Drew Cannon has cracked the Bubble Watch nut! By combining the powers of RPI and Ken Pomeroy he got a very simple formula that does a darn good job of projecting which teams are going to make the NCAA tournament. Around here though I leave that to the professionals. Instead, I like to figure which teams are going to be in the NIT. Turns out Cannon’s formula can be used for that too, since it tells you which teams are on the wrong side of the bubble.
Taking data from CollegeRPI.com and kenpom.com I figured out the magic formula for every team that is currently eligible for the NCAA tournament. Good news. The first 55 teams via that formula make the tournament either through automatic (the top team per conference in the formula) or at-large bids. The last four in, minus Horizon auto-bid Cleveland State and MAAC auto-bid Iona, were: Xavier, Saint Joseph’s, Northwestern and Purdue. I then took the next 32 teams, minus those pesky auto-bids are placed them into an NIT bracket. Here are the results:
NIT Bracket via Cannon’s formula:
1. La Salle
8. Duquesne
4. Stanford
5. Virginia Tech
3. Missouri State
6. Oklahoma
2. Arkansas
7. Mercer
1. North Carolina St.
8. UCLA
4. Mississippi
5. Colorado
3. Marshall
6. Buffalo
2. Pittsburgh
7. Denver
1. Oral Roberts (South Dakota State is Summit champ via the formula)
8. St. Bonaventure
4. Massachusetts
5. Dayton
3. Washington
6. Ohio
2. Northern Iowa
7. New Mexico State
1. Wyoming
8. Nevada
4. Cincinnati
5. LSU
3. VCU (Drexel is CAA champ)
6. UCF
2. Colorado State
7. Villanova
The first four teams out of the NIT from the formula are: Oregon, South Florida, Oregon State and Illinois State. I preserved the S-Curve in its entirety in order for you to see where teams ranked overall. Thus Duquesne is the final team into the NIT. UCLA was the second to last. I’m a bit surprised to see Villanova in and USF out using the formula, but considering how imbalanced their respective Big East schedules have been I guess it makes some sense. The cut-off total in case you’re wondering for the NCAA tournament was 110 and the combined cut-off for the NIT was 185. Do you like this bracket?

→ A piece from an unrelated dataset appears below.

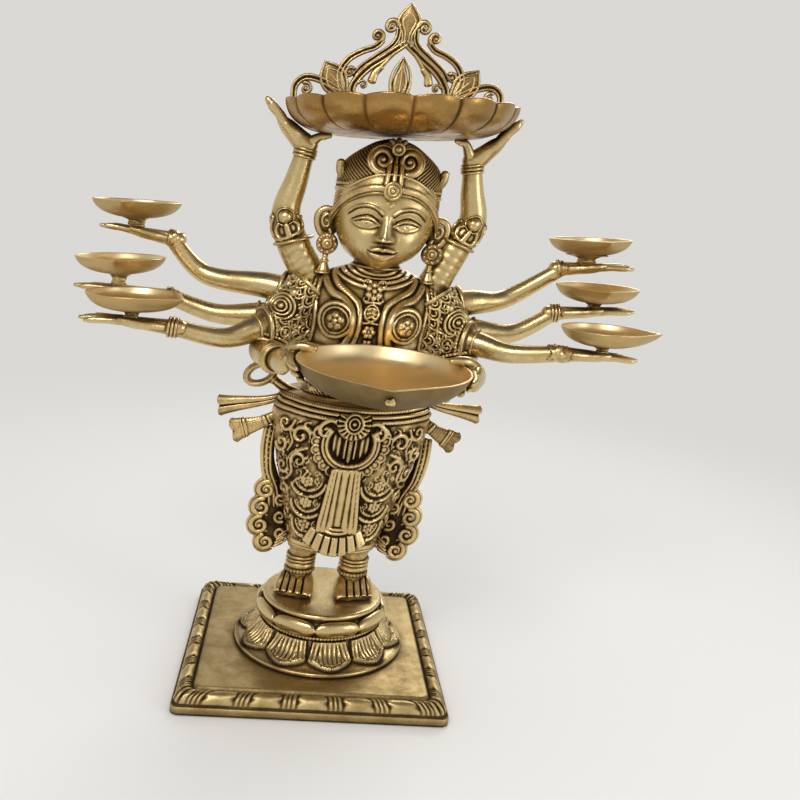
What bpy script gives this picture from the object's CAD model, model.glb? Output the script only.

Questions and comments are appreciated.




I don’t think Oral Roberts would be a 1. Or that they’d have to A-10 teams playing each other first round
Like I noted, I didn’t do any rearranging of these seeds. I wanted to preserve the S-curve that came from Cannon’s formula so that people could see where the teams would fall. There would probably be a lot of rearranging in this tournament. A-10 teams actually end up playing each other twice because of the high number of them in the field and just random chance of where they fall on the curve.
Example: Top 8 teams are – La Salle, NC State, Oral Roberts, Wyoming, Colorado State, Northern Iowa, Pittsburgh and Arkansas. So if you follow the seeds in a snake like pattern you’ll see where they ended up 1-32. Hope that helps explain the reasoning.
Interesting. Wagner is 21-4 and not included. Assuming LIU wins the NEC, Wagner would be eligible for the NIT. Wagner beat Pittsburgh by 5 on the road. Pitt is projected a no, 2 seed. What am I missing?
Actually — In this scenario Wagner is the NEC champ. When you combine RPI/Pomeroy the Seahawks sit around 160, safely inside the NIT field according to Cannon’s formula. Will be updating this today and have a hand one on Thursday.
OK I understand if you have Wagner winning the NEC. If they lose to LIU I think they deserve an NIT bid.